Well that is so sad. Another reason why people keep leaving Detroit. Here is the whole story...










*An employee gathers carts outside a Farmer Jack store, where remaining merchandise 
is discounted up to 90 percent.*


*National chains stay away from Detroit*


Here are some reasons cited by national retail experts on why brand supermarket chains avoid Detroit: 

Net profits at supermarkets run 1-5 percent of revenue. If shoplifting by customers and employees runs 7-8 percent, the store is doomed to lose money. 

High cost of maintaining security for the stores, something most suburban locations don't need. Shopping carts often disappear, at a cost of $300 per cart. 

Personal safety for employees, with robberies, thefts and assaults both inside and outside the stores. 

Difficulty finding qualified managers willing to run Detroit stores. Most prefer the suburban locations. Problems seeking qualified workers for the stores. It can be a major undertaking to find employees who can pass reading, writing and math tests along with credit, criminal background and drug tests. And there is a constant turnover of employees at stores in the city. "It's a human resource nightmare," said David J. Livingston, a supermarket expert from Wisconsin. 

Declining population. No national chain wants to move into an area that is losing population. Lower per-capita income. That means less expenditure on food. 

Racism and discrimination accusations. If the store raises its prices because of higher costs of doing business, it is often charged with gouging the poor. A well-publicized violent crime or armed robbery can cost the store 10 percent of its business. Three such crimes, experts say, and the store may as well close its doors. 

_Source: Supermarket experts_



*Grocery closings hit Detroit hard*
*City shoppers' choices dwindle as last big chain leaves*










*Shopper Gordon Alexander, 52, of Detroit says that with the closure of Farmer Jack 
stores like this one on East Jefferson, "People who live here can't even find something 
decent to eat.
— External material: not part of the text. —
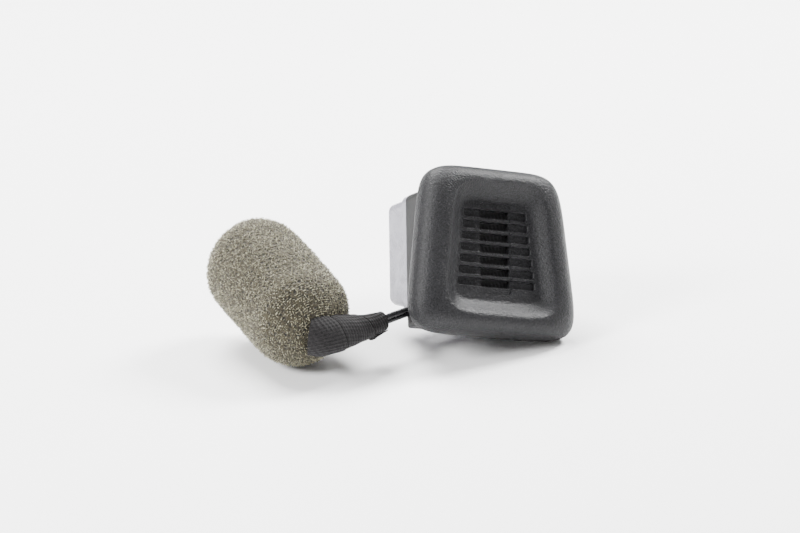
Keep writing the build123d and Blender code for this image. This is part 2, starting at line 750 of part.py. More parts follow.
def plug_terminals():
    terminals = []
    for y in terminal_places():
        low, high = CRIMP_LENGTH, CRIMP_LENGTH + TERMINAL_LENGTH
        body = slab(TERMINAL_THICK - 0.04, TERMINAL_WIDTH - 0.04, low, high, 0, 0, y)
        body -= slab(TERMINAL_THICK - 0.4, TERMINAL_WIDTH - 0.4, low + 0.6, high + 1, 0, 0, y)
        terminals.append(body + disc(TERMINAL_WIDTH / 2 - 0.03, 0, low, 0, y))
    return terminals


def latch_axis():
    """The X and Z of the latch's hinge line."""
    return PLUG_THICK / 2 + LATCH_GAP + LATCH_THICK / 2, PLUG_LENGTH / 2


def latch_pin(radius, length):
    x, z = latch_axis()
    return Pos(x, 0, z) * Rot(90, 0, 0) * Cylinder(radius, length)


def plug_latch():
    x, z = latch_axis()
    tip = PLUG_LENGTH + 0.8
    body = slab(LATCH_THICK, LATCH_WIDTH, 0.8, tip, 0, x)
    body += slab(LATCH_THICK + 0.9, LATCH_WIDTH, PLUG_LENGTH + 0.1, tip, 0, x - 0.45)
    return body + latch_pin(LATCH_PIN_R, LATCH_WIDTH + 1.2)


def all_nodes():
    """Every node of the part, where it lies."""
    unit = unit_pieces()
    place = unit_place(unit)
    nodes = {name: [place * s for s in solids_of(shape)] for name, shape in unit.items()}
    plug = plug_place(place)
    for name, shape in (
        ("plug_housing", plug_housing()),
        ("plug_terminals", plug_terminals()),
        ("terminal_lock", lock_slot(0.02)),
        ("plug_latch", plug_latch()),
    ):
        nodes[name] = [(plug * s).cut(*wire_holes(place)) for s in solids_of(shape)]
    nodes["lead_grommet"] = [lead_grommet(place)]
    nodes["lead_header"] = [lead_header(place)]
    nodes["strain_tie"] = [strain_tie(place)]
    nodes["wire_signal"] = [wire(place, 1)]
    nodes["wire_ground"] = [wire(place, -1)]
    nodes["foam_wrap"] = [foam_wrap(place)]
    nodes["tape_wrap"] = [tape_wrap(place)]
    return nodes, place


def build():
    os.makedirs("parts", exist_ok=True)
    nodes, place = all_nodes()
    for name, solids in nodes.items():
        shape = solids[0] if len(solids) == 1 else Compound(children=solids)
        export_step(shape, f"parts/{name}.step")
    radii = corner_radii(wire_points(place, 1))
    print("bend radii of the lead:", [round(r, 1) for r in radii])


if __name__ == "__main__":
    build()
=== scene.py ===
"""A clip-in hands-free microphone with its taped, foam-wrapped lead, built round its CAD frame."""

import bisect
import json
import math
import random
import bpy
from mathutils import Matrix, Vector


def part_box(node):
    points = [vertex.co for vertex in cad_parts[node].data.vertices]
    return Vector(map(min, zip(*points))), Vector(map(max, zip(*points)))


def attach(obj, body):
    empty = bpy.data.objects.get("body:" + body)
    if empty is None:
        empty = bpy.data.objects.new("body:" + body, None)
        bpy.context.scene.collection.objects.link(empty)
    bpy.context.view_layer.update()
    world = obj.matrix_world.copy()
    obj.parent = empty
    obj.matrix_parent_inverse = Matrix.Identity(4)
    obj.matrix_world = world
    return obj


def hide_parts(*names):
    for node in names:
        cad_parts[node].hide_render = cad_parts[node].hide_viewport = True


bl_info = {
    "name": "Clip-in Hands-free Microphone",
    "version": (1, 0, 0),
    "blender": (4, 5, 0),
    "location": "View3D > Sidebar > Microphone",
    "description": "Builds a clip-in microphone with a taped, foam-wrapped lead",
    "category": "Object",
}

import bpy
from mathutils import Vector, noise

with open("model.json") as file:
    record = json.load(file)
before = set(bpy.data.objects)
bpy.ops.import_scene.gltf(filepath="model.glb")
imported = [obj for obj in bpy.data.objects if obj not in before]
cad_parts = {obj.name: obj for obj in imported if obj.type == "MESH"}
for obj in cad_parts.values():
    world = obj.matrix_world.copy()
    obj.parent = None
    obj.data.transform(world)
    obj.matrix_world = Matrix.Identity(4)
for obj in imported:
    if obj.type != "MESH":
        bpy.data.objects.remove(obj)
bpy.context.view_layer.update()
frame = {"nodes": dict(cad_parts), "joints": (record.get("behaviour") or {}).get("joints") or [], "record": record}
MM = 0.001
UNIT_BODY = "unit"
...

Where's the justice in that?"*


Joel J. Smith and Nathan Hurst
Thursday, July 05, 2007

DETROIT -- Colleen Rogers isn't looking forward to crossing the street to shop for even a few groceries.

The store, a locally owned market, is convenient, just steps away from the beauty shop where she works on Livernois in Detroit. But what troubles her is its higher prices, lack of variety and the low quality of fruit, vegetables, meats and other food -- staples Rogers could find every day in abundance at the Farmer Jack store near her home that is about to close.

"Sure, there's other grocery stores, but try finding something to eat in there," said the 34-year-old skin care specialist. "You can't buy quality food in the city anymore."

The lack of major grocery stores has long been a quality-of-life problem in Detroit and one reason some families don't want to live in the city. Now, however, the situation is getting worse as the last two Farmer Jack stores in the city prepare to close by Saturday.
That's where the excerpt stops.